ECHO zones are being created here – in a pilot project
12 September 2018
Hello there Peter Bergsten, Professor of Medical Cell Biology, specifically experimental diabetes research, at the Department of Medical Cell Biology and the Department of Women’s and Children’s Health, Uppsala University. Your research is broad-based and on three different levels – from molecules to society. Tell us about it!
“We provide care to obese and severely overweight children at Uppsala University Children’s Hospital, where we are able to examine them in greater detail and try new treatments developed for this patient group.
“At MCB, we are studying the underlying causal context at the cellular and molecular level to gain more knowledge about the factors underlying obesity and related diseases, such as type 2 diabetes and cardiovascular disease.
“For some time now, we have also been researching how a society could be organised to promote health and prevent illness in children.”
How did the collaboration with South Africa begin?
“The international Uppsala Health Summit conference in 2016 focused on the causes of childhood obesity. We had invited someone from South Africa to attend. We later followed up on our contacts and the outcome was our inclusion in the SASUF project, which further energises the collaboration.
“As an example, my South African colleague Zoleka Soji can contribute an important social perspective on profound health problems in a context that is different to ours. After all, just like in South Africa, we have major problems with obesity, and health is becoming a class issue, just like in South Africa. So, we have a lot to learn from each other, even though our societies are different.”
What is the next step?
“Our goal is to develop ‘ECHO zones’ (Ending ChildHood Obesity) in Sweden, inspired partly by the work taking place in South African communities.
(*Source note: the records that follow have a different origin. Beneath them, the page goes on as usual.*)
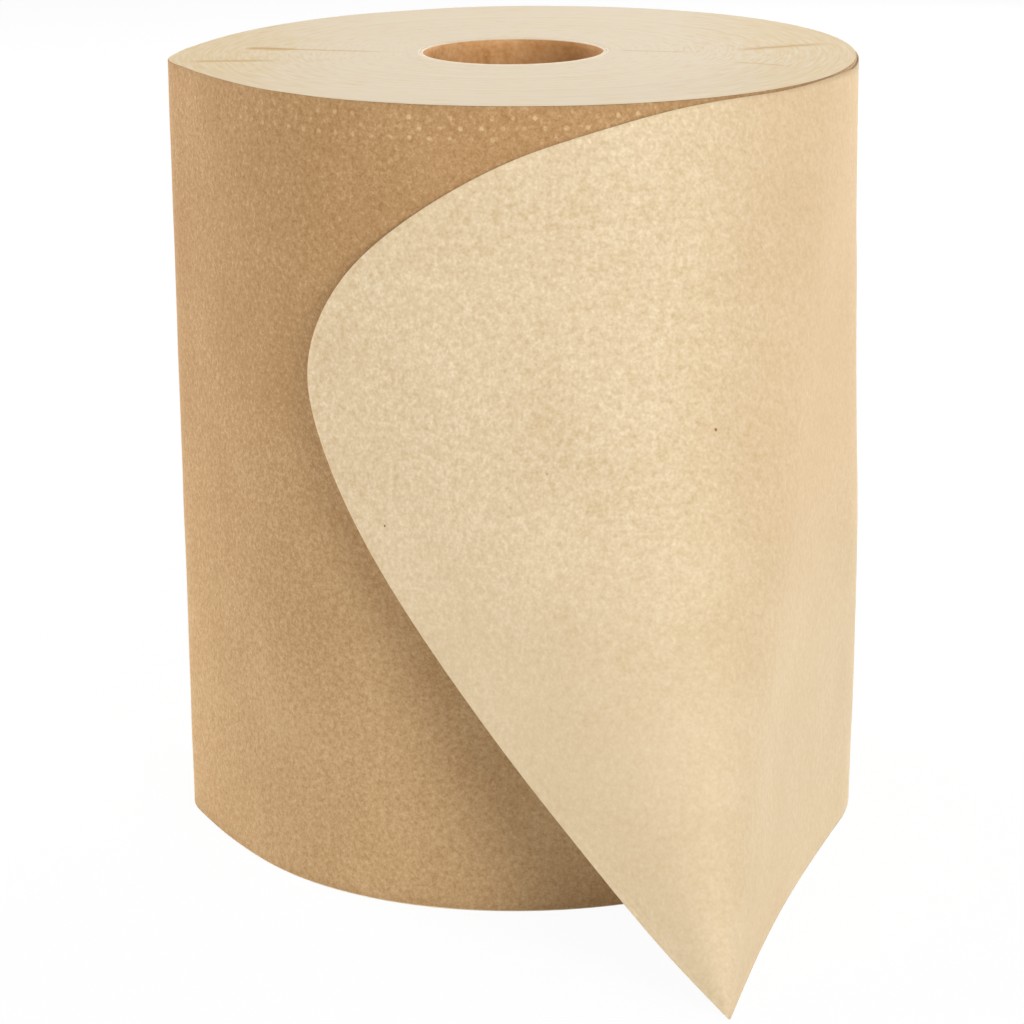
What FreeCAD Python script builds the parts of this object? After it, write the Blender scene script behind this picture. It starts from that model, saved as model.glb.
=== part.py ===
import FreeCAD, Part
import math
import os

# A roll of brown paper hand towel, standing on its end with the last turn's free end pulled off.
# Millimetres and degrees. The roll's axis is Z and its lower end lies on z = 0.
# Angles are counted from +X towards +Y; the free end leaves at the right and reaches to the front, -Y.

# The roll
roll_width = 203.2
roll_diameter = 179.4
sheet_thickness = 0.3
core_bore = 47.0
core_wall = 0.8

# The last turn, which has sprung loose at the right
last_turn_gap = 0.4
slit_root_angle = 62.0
slit_open_angle = 30.0

# The free end: it leaves the roll along an upright line, flat, with a straight foot along the floor.
# From there it bends round the roll along straight lines that all run to the tip of the foot.
leave_angle = -16.3
foot_length = 135.0

# Its border, from the leaving line's top along the upper edge, round the corner and down the free edge:
# angle, radius as a share of the roll's last turn, height as a share of the roll's width
border_places = [
    (-16.3, 1.000, 1.000), (-30.0, 1.000, 0.995), (-43.0, 1.000, 0.991), (-56.0, 1.000, 0.988),
    (-68.0, 1.000, 0.982), (-78.0, 1.000, 0.965), (-88.0, 1.000, 0.942), (-98.0, 1.000, 0.906),
    (-108.0, 1.000, 0.856), (-118.5, 1.008, 0.778), (-123.3, 1.031, 0.675), (-120.3, 1.051, 0.588),
    (-107.8, 1.120, 0.428), (-100.6, 1.183, 0.352), (-93.7, 1.271, 0.278), (-87.4, 1.379, 0.205),
    (-81.9, 1.507, 0.134), (-76.4, 1.673, 0.054),
]
# The bend is laid out as this many flat strips
strip_count = 60

# Turns that stand a hair lower show as rings in both ends
ring_count = 7
ring_width = 0.9
ring_depth = 0.25
ring_margin = 5.0

# The spiral of the turn that shows is laid out as this many arcs
arc_count = 4

turn_step = sheet_thickness + last_turn_gap
wound_radius = roll_diameter / 2 - turn_step
core_radius = core_bore / 2 + core_wall
crest_radius = wound_radius + last_turn_gap


def polar(radius, angle, height=0.0):
    """Point at a radius, an angle in degrees and a height."""
    turn = math.radians(angle)
    return FreeCAD.Vector(radius * math.cos(turn), radius * math.sin(turn), height)


def arc(start_radius, end_radius, start_angle, end_angle):
    """Arc whose radius goes evenly from one value to the other."""
    middle = polar((start_radius + end_radius) / 2, (start_angle + end_angle) / 2)
    return Part.Arc(polar(start_radius, start_angle), middle, polar(end_radius, end_angle)).toShape()


def outer_spiral():
    """The turn that shows, clockwise, as equal arcs that grow outwards by one step in a turn."""
    arcs = []
    for index in range(arc_count):
        start = index / arc_count
        end = (index + 1) / arc_count
        arcs.append(arc(wound_radius + turn_step * start, wound_radius + turn_step * end,
                        slit_open_angle - 360 * start, slit_open_angle - 360 * end))
    return arcs


def loose_turn_outline():
    """The loose last turn in plan, from the slit's mouth to the leaving line and back to the slit's root."""
    outside = wound_radius + turn_step
    root_radius = wound_radius + last_turn_gap / 2
    return [
        arc(outside, outside, slit_open_angle, leave_angle),
        Part.makeLine(polar(outside, leave_angle), polar(crest_radius, leave_angle)),
        arc(crest_radius, crest_radius, leave_angle, slit_open_angle),
        arc(crest_radius, root_radius, slit_open_angle, slit_root_angle),
        arc(root_radius, wound_radius, slit_root_angle, slit_open_angle),
    ]


def wound_turns():
    """The turns as one block: the spiral outline with the loose turn, raised to the roll's width."""
    outline = Part.Wire(outer_spiral() + loose_turn_outline())
    block = Part.Face(outline).extrude(FreeCAD.Vector(0, 0, roll_width))
    return block.cut(Part.makeCylinder(core_radius, roll_width))


def ring_groove(radius, height, direction):
    """A V-shaped ring at the given end, cut inwards along direction."""
    rim = FreeCAD.Vector(0, 0, height - direction * ring_depth)
    bottom = FreeCAD.Vector(radius, 0, height + direction * ring_depth)
    inner = FreeCAD.Vector(radius - ring_width, 0, rim.z)
    outer = FreeCAD.Vector(radius + ring_width, 0, rim.z)
    section = Part.Face(Part.makePolygon([inner, bottom, outer, inner]))
    return section.revolve(FreeCAD.Vector(0, 0, 0), FreeCAD.Vector(0, 0, 1), 360)


def end_rings():
    """The rings of both ends, evenly spaced between the core and the outer turns."""
    first = core_radius + ring_margin
    last = wound_radius - ring_margin
    grooves = []
    for index in range(ring_count):
        radius = first + (last - first) * index / (ring_count - 1)
        grooves.append(ring_groove(radius, 0.0, 1))
        grooves.append(ring_groove(radius, roll_width, -1))
    return grooves


def foot_start():
    """Where the free end's foot leaves the roll."""
    return polar(crest_radius, leave_angle)


def tip():
    """The corner of the free end that lies on the floor, where all its straight lines meet."""
    return foot_start() + polar(foot_length, leave_angle - 90.0)


def free_end_corners():
    """Corners of the inner face's border, from the foot's start over the upper edge to the free edge's end."""
    points = []
    for angle, radius_share, height_share in border_places:
        points.append(polar(crest_radius * radius_share, angle, roll_width * height_share))
    curve = Part.BSplineCurve()
    curve.interpolate(Points=points, InitialTangent=polar(1.0, leave_angle - 90.0), FinalTangent=tip() - points[-1])
    return [foot_start()] + curve.discretize(Number=strip_count + 1)


def corner_normals(corners):
    """Unit normals of the sheet at its border corners, away from the roll: upright up to the first bending line."""
    normals = [polar(1.0, leave_angle), polar(1.0, leave_angle)]
    for before, corner, after in zip(corners[1:], corners[2:], corners[3:] + [tip()]):
        normals.append((corner - tip()).cross(after - before).normalize())
    return normals


def outer_tip():
    """The tip on the outer face: level with the tip, between the directions that the sheet faces there."""
    first = polar(1.0, leave_angle)
    last = corner_normals(free_end_corners())[-1]
    between = FreeCAD.Vector(first.x + last.x, first.y + last.y, 0).normalize()
    return tip() + between * sheet_thickness


def flat(*corners):
    """Flat face with the given corners."""
    return Part.Face(Part.makePolygon(list(corners) + [corners[0]]))


def free_end():
    """The free end as flat strips between the straight lines from the tip, each face with the sheet's thickness."""
    inner = free_end_corners()
    outer = [corner + normal * sheet_thickness for corner, normal in zip(inner, corner_normals(inner))]
    inner_tip = tip()
    faces = [flat(inner[0], inner[1], outer[1], outer[0]), flat(inner_tip, inner[0], outer[0], outer_tip())]
    for index in range(len(inner) - 1):
        faces.append(flat(inner_tip, inner[index + 1], inner[index]))
        faces.append(flat(outer_tip(), outer[index], outer[index + 1]))
    for index in range(1, len(inner) - 1):
        faces.append(flat(inner[index], inner[index + 1], outer[index + 1]))
        faces.append(flat(inner[index], outer[index + 1], outer[index]))
    faces.append(flat(inner[-1], inner_tip, outer_tip()))
    faces.append(flat(inner[-1], outer_tip(), outer[-1]))
    shell = Part.makeShell(faces)
    shell.sewShape()
    solid = Part.Solid(shell)
    if solid.Volume < 0:
        solid.reverse()
    return solid


def paper():
    """Wound turns, loose turn and free end: one sheet, so one solid."""
    turns = wound_turns().cut(Part.makeCompound(end_rings()))
    return turns.fuse(free_end())


def core_tube():
    """The board tube that the paper is wound on, flush with both ends."""
    tube = Part.makeCylinder(core_radius, roll_width)
    return tube.cut(Part.makeCylinder(core_bore / 2, roll_width))


def save(name, shape):
    """Check one sub-part, write it and say its size."""
    solid = shape.Solids[0]
    print(name, "valid", shape.isValid(), "solids", len(shape.Solids), "volume", round(solid.Volume, 1))
    solid.exportStep("parts/" + name + ".step")


os.makedirs("parts", exist_ok=True)
save("paper", paper())
save("core_tube", core_tube())
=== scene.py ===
import math
import bpy
import numpy as np
from mathutils import Matrix, Vector


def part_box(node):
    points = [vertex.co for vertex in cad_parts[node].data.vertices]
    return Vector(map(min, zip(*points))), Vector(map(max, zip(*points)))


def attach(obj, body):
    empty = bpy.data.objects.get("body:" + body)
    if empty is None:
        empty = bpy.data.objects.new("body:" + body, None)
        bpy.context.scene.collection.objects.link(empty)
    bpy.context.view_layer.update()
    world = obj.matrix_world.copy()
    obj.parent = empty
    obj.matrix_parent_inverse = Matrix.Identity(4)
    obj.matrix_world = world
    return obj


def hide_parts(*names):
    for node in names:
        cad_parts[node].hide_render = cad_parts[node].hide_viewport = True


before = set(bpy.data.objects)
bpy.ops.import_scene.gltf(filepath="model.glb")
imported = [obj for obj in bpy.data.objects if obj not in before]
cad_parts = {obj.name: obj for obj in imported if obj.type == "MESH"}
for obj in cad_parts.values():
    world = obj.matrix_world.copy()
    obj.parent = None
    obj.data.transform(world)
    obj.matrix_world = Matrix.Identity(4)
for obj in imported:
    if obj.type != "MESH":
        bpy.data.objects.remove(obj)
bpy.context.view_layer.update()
print("frame loaded:", sorted(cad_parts))

mm = 0.001
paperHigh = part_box("paper")[1]
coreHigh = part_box("core_tube")[1]

# what every piece shares; angles are in degrees, counted from +X towards +Y
roll = {
    "width": paperHigh.z,            # the paper's width is the roll's height as it stands
    "coreRadius": coreHigh.x,
    "boreRadius": 23.5 * mm,
    "crestRadius": 89.4 * mm,        # inner face of the loose last turn
    "sheetThickness": 0.3 * mm,
    "lastTurnGap": 0.4 * mm,         # air under the loose last turn
    "slitRoot": 62.0,                # where the slit in the last turn begins
    "slitOpen": 30.0,                # from here on the last turn lies loose
    "leaveAngle": -16.3,             # where the free end leaves the roll
    "footLength": 135.0 * mm,        # straight edge of the free end along the floor
}
roll["turnStep"] = roll["sheetThickness"] + roll["lastTurnGap"]
roll["woundRadius"] = roll["crestRadius"] - roll["lastTurnGap"]


# meshes

def polar(radius, angle, height):
    # points at a radius, an angle in degrees and a height, as one array with the coordinates last
    turn = np.radians(angle)
    return np.stack(np.broadcast_arrays(radius * np.cos(turn), radius * np.sin(turn), height), axis=-1)


def smoothStep(value, low, high):
    # 0 below low, 1 above high, and a smooth S between them
    share = np.clip((value - low) / (high - low), 0.0, 1.0)
    return share * share * (3.0 - 2.0 * share)


def hill(value, low, high):
    # 0 outside low to high, and a smooth rise to 1 midway between them
    share = np.clip((value - low) / (high - low), 0.0, 1.0)
    return np.sin(math.pi * share) ** 2


def waves(x, y, seed, count, longest, shortest):
    # sum of plain sine waves in random directions, scaled to about -1 to 1
    draw = np.random.default_rng(seed)
    total = np.zeros(np.broadcast(x, y).shape)
    for _ in range(count):
        length = math.exp(draw.uniform(math.log(shortest), math.log(longest)))
        direction = draw.uniform(0.0, 2.0 * math.pi)
        phase = draw.uniform(0.0, 2.0 * math.pi)
        distance = x * math.cos(direction) + y * math.sin(direction)
        total = total + np.sin(2.0 * math.pi * distance / length + phase)
    return total / math.sqrt(count)


def splineThrough(knots, count):
    # natural cubic spline through the knots, evenly sampled along its summed chords: the bends at the knots
    # solve one linear system, and each span is the cubic that has its two end points and two end bends
    knots = np.asarray(knots, dtype=float)
    chord = np.diff(knots, axis=0)
    gap = np.linalg.norm(chord, axis=1)
    knotAt = np.concatenate([[0.0], np.cumsum(gap)])
    gap = np.diff(knotAt)
    inner = np.arange(1, len(knots) - 1)
    system = np.eye(len(knots))
    system[inner, inner - 1] = gap[:-1]
    system[inner, inner] = 2.0 * (gap[:-1] + gap[1:])
    system[inner, inner + 1] = gap[1:]
    right = np.zeros(knots.shape)
    right[inner] = 6.0 * np.diff(chord / gap[:, None], axis=0)
    bend = np.linalg.solve(system, right)
    where = np.linspace(0.0, knotAt[-1], count)
    span = np.clip(np.searchsorted(knotAt, where, side="right") - 1, 0, len(knots) - 2)
    a = ((knotAt[span + 1] - where) / gap[span])[:, None]
    b = 1.0 - a
    bent = (a ** 3 - a) * bend[span] + (b ** 3 - b) * bend[span + 1]
    return a * knots[span] + b * knots[span + 1] + bent * (gap[span] ** 2)[:, None] / 6.0


def curveAt(knots, where, samples=400):
    # smooth curve through (place, value) knots, read at the places asked for
    curve = splineThrough(knots, samples)
    return np.interp(where, curve[:, 0], curve[:, 1])


def gridFaces(rows, columns, closed=False):
    # corner numbers of the quads of a grid, row by row; a closed grid joins its last lines to its first
    r, c = np.meshgrid(np.arange(rows if closed else rows - 1), np.arange(columns if closed else columns - 1),
                       indexing="ij")
    nextRow = (r + 1) % rows
    nextColumn = (c + 1) % columns
    here = [r * columns + c, r * columns + nextColumn]
    beyond = [nextRow * columns + nextColumn, nextRow * columns + c]
    return np.stack(here + beyond, axis=-1).reshape(-1, 4)


def linkObject(name, data):
    # an object at the origin that shows the data
    item = bpy.data.objects.new(name, data)
    bpy.context.collection.objects.link(item)
    return item


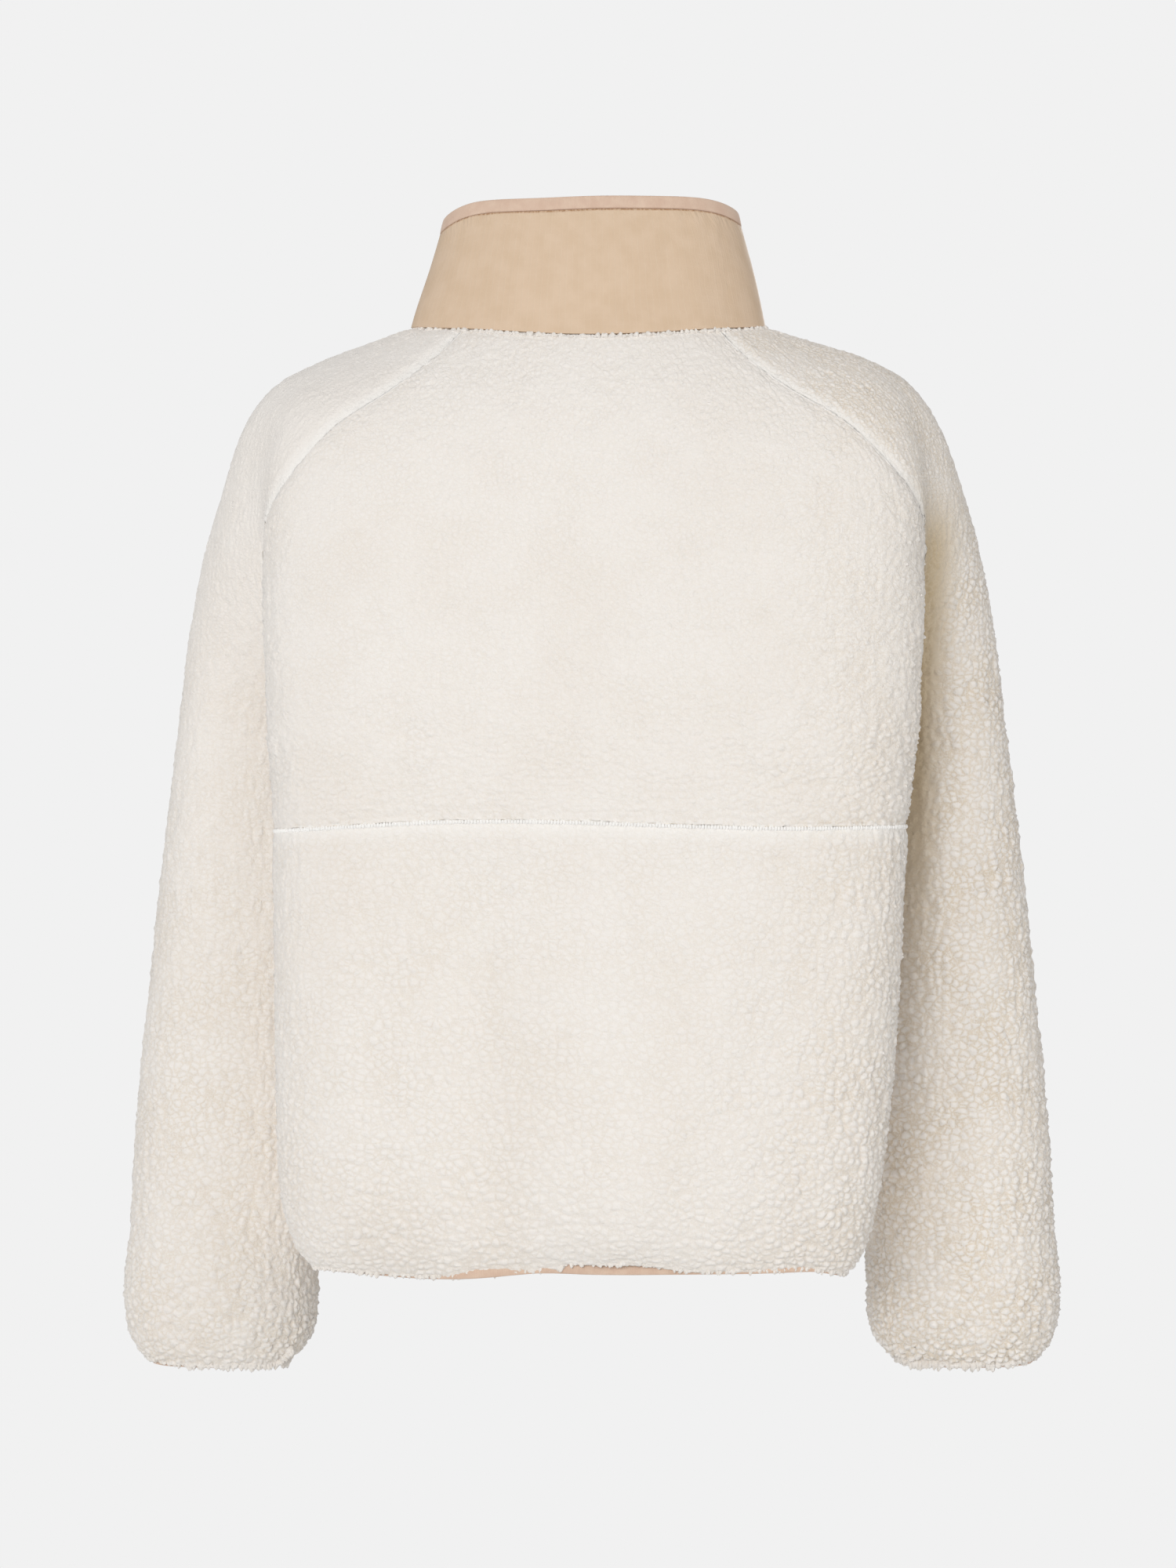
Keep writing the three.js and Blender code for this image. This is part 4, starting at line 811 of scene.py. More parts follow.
def raise_panel(node, cuts, sewn_to, beside, band_width, full, crack_shade_top, crack_shade_bottom):
    piece = fleece[node]
    mesh = piece.data
    neighbours = [other for other in sewn_to if other in fleece]
    store_places(piece, "lap", laps(piece, [other for other in neighbours if other != beside]))
    fronts = () if node.startswith("front") else ("front_left", "front_right")
    closed = close_gaps(piece, neighbours, (beside, *fronts))
    store_gaps(piece, "seam", sewn_to)
    store_places(piece, "out", outward(mesh))
    places = [vertex.co for vertex in mesh.vertices]
    store(piece, "coarse", [coarseness(place) for place in places])
    store(piece, "relief", [relief(place) for place in places])
    # The painted shadow of the body on the right sleeve.
    store(piece, "body_shadow", [body_shadow(node, place) for place in places])
    store(piece, "full", [full * MM] * len(places))
    store(piece, "shag", [shag(node, place) for place in places])
    # The painted crack shade grows towards the hem and towards the wearer's right, the side in
    # shade.
    down = [smooth(0, 520 * MM, -place.z) for place in places]
    right = [0.25 * smooth(90 * MM, 180 * MM, -place.x) for place in places]
    spread = crack_shade_bottom - crack_shade_top
    crack_shade = [crack_shade_top + spread * d + r for d, r in zip(down, right)]
    store(piece, "crack_shade", [c * (1 - 0.3 * calm(place)) for c, place in zip(crack_shade, places)])
    dips = [OVER_DIP] * len(places)
    if beside:
        gaps = [trees[beside].find_nearest(place)[3] for place in places]
        store(piece, "band", [smooth(band_width * MM, 0, gap) for gap in gaps])
        dips = [OVER_DIP + (UNDER_DIP - OVER_DIP) * smooth(12 * MM, 0, gap) for gap in gaps]
    store(piece, "dip", dips)
    for vertex in mesh.vertices:
        place = vertex.co.copy()
        vertex.co += shoulder_fill(place) + hang(node, place) + neck_drop(place)
    rims[node] = mesh.copy()
    if cuts:
        divide_outside(piece, cuts)
    add_modifier(piece, "NODES", node_group=raise_pile)
    use(piece)
    bpy.ops.object.shade_smooth()
    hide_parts(node)
    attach(piece, "jacket")
    print(piece.name, "points closed", closed, "triangles", triangles(piece))


for row in PANELS:
    raise_panel(*row)

# %% [markdown]
# ## Collar
# The stand collar is doubled ripstop nylon: a thin plain weave with a thicker thread every
# few millimetres both ways. It stands up by itself, with small gathers where the elastic
# pulls at its top edge, and on the wearer's right slanting drag lines and one soft fold.
# The lines and the fold move the points. The gathers are finer than the mesh, so they are
# bump. The threads follow the cloth, so each point stores how far it is round the neck and
# below the edge.

# %% Measure along the collar
NECK_MIDDLE_Y = -12 * MM
NECK_STEPS = 48
NEAR_POINTS = 48  # how many of the collar's points each direction is measured from


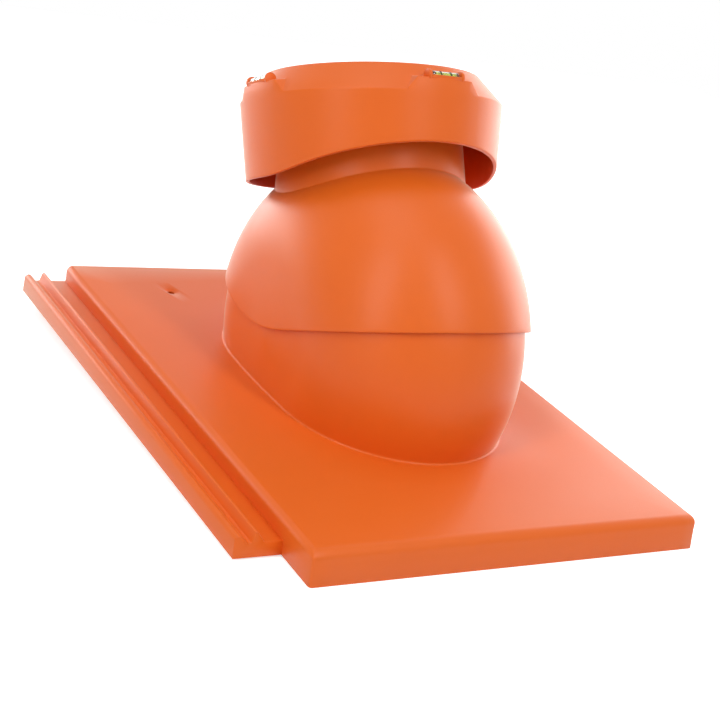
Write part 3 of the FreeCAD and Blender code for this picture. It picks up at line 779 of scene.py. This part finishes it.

But our communities are more limited to a geographical area, a town or a city district. We are planning to start pilot projects with ECHO zones in Tierp, Värnamo and Gotland.
“The point is to change society in a way where children and their families participate, but politicians, businesses and other stakeholders are also included. During this process, our focus as researchers will be to collect information. From this information, we want to find out what in the change process is important to creating a sound and healthy community for children.”